While those figures do not reflect the multi-hour delays that air traffic slowdowns can create, they illustrate how staffing fragility at checkpoints can quickly erode the airport’s reputation for moving passengers efficiently. Travelers posting on social media and community forums in recent months have shared sharply contrasting experiences, ranging from breezing through security in under 20 minutes to crawling forward in lines that took nearly two hours at certain times of day.
Industry analysts note that security staffing patterns can shift rapidly from shift to shift, and that even modest increases in absenteeism during a shutdown can tip a terminal from smooth flow to recurring bottlenecks when combined with full aircraft loads and convention traffic.
Air traffic control shortages lead to ground stops and metering
Separate from TSA challenges, temporary staffing issues within the FAA’s Las Vegas Terminal Radar Approach Control facility have contributed to significant airborne and ground delays at Harry Reid. According to recent television news reports, the FAA has periodically slowed flights into the region, citing both weather and a shortage of available controllers to manage normal traffic levels.
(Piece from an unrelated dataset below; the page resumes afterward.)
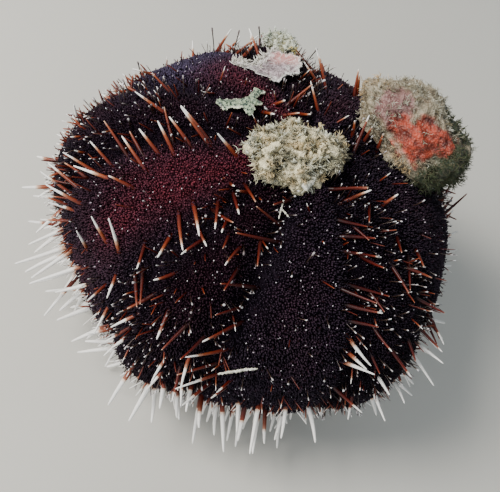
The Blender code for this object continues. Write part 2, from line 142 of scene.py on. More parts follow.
def bodyPlaces(points):  # azimuth, rise and height over the velvet
    points = np.asarray(points, float)
    azimuth = np.arctan2(points[:, 1], points[:, 0])
    up = points[:, 2] - level
    power, height = halfForm(up >= 0)
    out = np.hypot(points[:, 0], points[:, 1]) / (body["radius"] * (1 + swellAt(azimuth)))
    rise = np.arctan2((np.abs(up) / height) ** (power / 2), out ** (power / 2)) * np.sign(up)
    spot = bodyPoints(azimuth, rise)
    away = np.linalg.norm(points - middle, axis=1) - np.linalg.norm(spot - middle, axis=1)
    return azimuth, rise, away


def leaning(azimuth, rise, aside, rising):  # directions that lean from the body's normal
    normal, across, upward = bodyFrames(azimuth, rise)
    return unit(normal + across * aside[:, None] + upward * rising[:, None])


# the load that the animal carries: places as in the solids

loads = {  # azimuth, rise and heading in degrees, half sizes and lift in metres
    "rubble": {"at": (47, 62, -140), "half": (0.0197, 0.0118, 0.0116), "lift": 0.0052},
    "coral": {
        "at": (268, 86, 46), "half": (0.0152, 0.0096, 0.0054), "lift": 0.0006,
        "lobes": (  # direction in degrees, share of the reach, width; the first three are the solid's
            (35, -0.44, 36), (-142, 0.14, 34), (92, 0.06, 14),
            (172, 0.07, 18), (-150, 0.03, 10), (-16, 0.28, 15), (90, 0.14, 9), (124, 0.12, 8), (-92, -0.13, 20),
            (40, -0.18, 16), (-54, -0.22, 18), (-122, -0.08, 13),
        ),
    },
    "crust": {"at": (134.5, 60.5, -60), "half": (0.0110, 0.0068, 0.0025), "lift": 0.0010},
    "weed": {"at": (179.5, 71, 111), "half": (0.0076, 0.0060, 0.0024), "lift": 0.0004},
    "tuft": {"at": (124, 50, -64), "half": (0.0072, 0.0042, 0.0042), "lift": 0.0022},
}
for load in loads.values():
    azimuth, rise, heading = [math.radians(value) for value in load["at"]]
    normal, across, upward = bodyFrames(azimuth, rise)
    long = across * math.cos(heading) + upward * math.sin(heading)
    load["half"] = np.array(load["half"])
    load["axes"] = np.stack([long, np.cross(normal, long), normal])
    load["spot"] = bodyPoints(azimuth, rise)
    load["centre"] = load["spot"] + normal * load["lift"]


def loadPlaces(load, shares):
    return load["centre"] + np.asarray(shares, float) @ (load["axes"] * load["half"][:, None])


def loadShares(load, points):
    return (np.asarray(points, float) - load["centre"]) @ load["axes"].T / load["half"]


def lobeReach(load, shares):
    turns = np.arctan2(shares[:, 1], shares[:, 0])
    reach = np.ones(len(shares))
    for peak, share, width in load.get("lobes", ()):
        reach += share * hump(turns, peak, width)
    return reach[:, None]


def underLoads(points, margin, moreBelow=0.002):
    hidden = np.zeros(len(points), bool)
    for load in loads.values():
        shares = loadShares(load, points)
        shares[:, :2] /= lobeReach(load, shares)
        grown = load["half"] + margin + np.array([0, 0, moreBelow])
        hidden |= ((shares * load["half"] / grown) ** 2).sum(1) < 1.0
    return hidden


# meshes and attributes

def linked(name, data):
    made = bpy.data.objects.new(name, data)
    bpy.context.scene.collection.objects.link(made)
    return made


def newObject(name, points, faces, material=None):
    mesh = bpy.data.meshes.new(name)
    mesh.from_pydata([tuple(point) for point in points], [], [tuple(face) for face in faces])
    if material:
        mesh.materials.append(material)
    mesh.shade_smooth()
    return linked(name, mesh)


def ballObject(name, detail, material):
    ball = bmesh.new()
    bmesh.ops.create_icosphere(ball, subdivisions=detail, radius=1.0)
    mesh = bpy.data.meshes.new(name)
    ball.to_mesh(mesh)
    ball.free()
    mesh.materials.append(material)
    mesh.shade_smooth()
    return linked(name, mesh)


def joinObjects(parts, name):
    joined = bmesh.new()
    for part in parts:
        joined.from_mesh(part.data)
    mesh = bpy.data.meshes.new(name)
    joined.to_mesh(mesh)
    joined.free()
    for material in parts[0].data.materials:
        mesh.materials.append(material)
    for part in parts:
        bpy.data.objects.remove(part)
    mesh.shade_smooth()
    return linked(name, mesh)


def circle(sides):  # cosine and sine of each corner
    turns = [fullTurn * side / sides for side in range(sides)]
    return [(math.cos(turn), math.sin(turn)) for turn in turns]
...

When approach control cannot safely handle the usual volume of aircraft because of limited personnel, the agency uses tools such as ground delay programs and flow metering. Airlines are instructed to hold departures at origin airports until defined slots become available, which can push back takeoff times by hours, particularly during peak travel periods or when thunderstorms reduce available airspace.
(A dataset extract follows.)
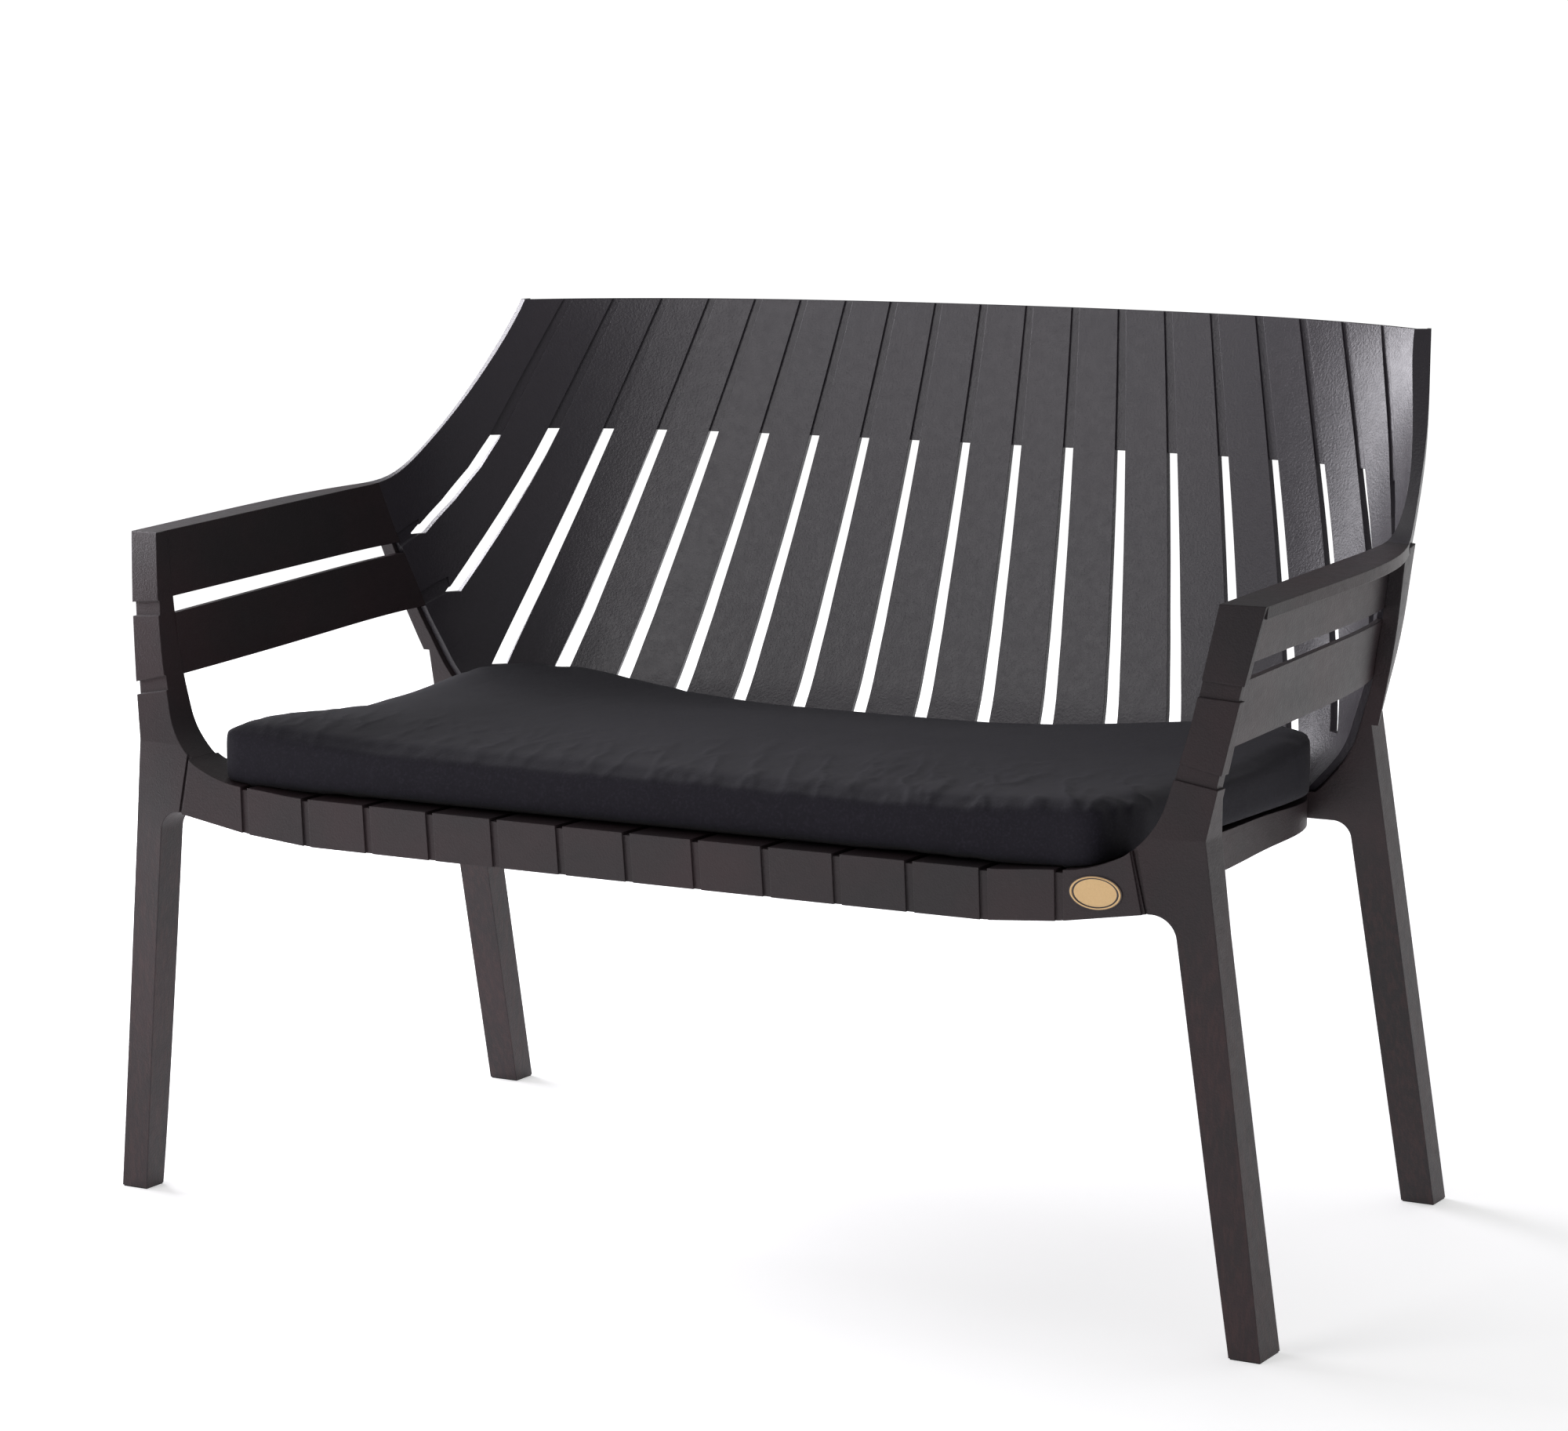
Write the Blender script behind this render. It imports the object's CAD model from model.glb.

Travelers at Harry Reid have described departures pushed back several times while crews wait for new estimated wheels-up times from air traffic control. Extended turn times as inbound aircraft arrive late further disrupt schedules, creating rolling delays across an airline’s network and filling airport gate areas with stranded passengers.
The staffing crunch in air traffic control is not unique to Las Vegas, but Harry Reid’s role as a major connecting point for leisure travelers means that any sustained cut in capacity can have outsized effects on national delay statistics and on visitors heading to and from the Strip.
Mixed passenger experiences as wait times swing widely
Publicly available data from airport wait-time trackers and traveler posts present a patchwork picture of the current situation at Harry Reid. Third-party tools that aggregate security wait estimates show periods of relatively short lines, often under 15 or 20 minutes, especially outside of the busiest morning and late afternoon banks.
At other times, travelers report security queues that stretch far beyond the usual checkpoints, with some describing one-to-two-hour waits at Terminal 1 during peak departure waves. Additional checkpoints, such as an innovation screening area at Terminal 3, have been used at times to relieve pressure, but those facilities are not always open for the full operating day.
On the airfield side, live delay dashboards show that Harry Reid can swing from largely on-time operations to widespread hold-ups when weather and staffing converge. On some evenings, a majority of departures have reported delays of an hour or more as ground delay programs restrict runway movements and arrival spacing.
The uneven pattern has made it difficult for casual travelers to judge how much buffer time they truly need. Aviation analysts suggest that visitors flying out on Sunday and Monday evenings, or during large events and convention weeks, should take the most conservative approach to scheduling until staffing levels stabilize.
Airport and airlines adjust operations as disruptions continue
In response to recurring congestion, airlines serving Harry Reid have been adjusting schedules, swapping aircraft types and building in additional connection time to reduce the risk of missed onward flights. Some carriers have introduced more generous minimum connection standards via Las Vegas, while others have proactively trimmed frequencies during periods when FAA capacity reductions are expected to remain in place.
The FAA has previously signaled that it may cut scheduled flights at select high-volume airports by around 10 percent during prolonged staffing shortages to preserve safety margins. Las Vegas has been included on lists of facilities that could see such reductions, which would trade immediate convenience for a more predictable operating environment if implemented.
Airport management, for its part, has promoted new digital tools that display estimated security wait times in real time, giving departing passengers more insight into conditions before they leave hotels or rental car centers. Travel advisors say these tools can help, but they caution that sudden waves of passengers from delayed flights or shift changes at checkpoints can still shift conditions within minutes.
With the summer travel season building and the government funding stalemate still unresolved, travelers using Harry Reid International Airport in the coming weeks face an environment where hours-long delays remain a possibility whenever staffing shortages intersect with stormy weather and heavy demand.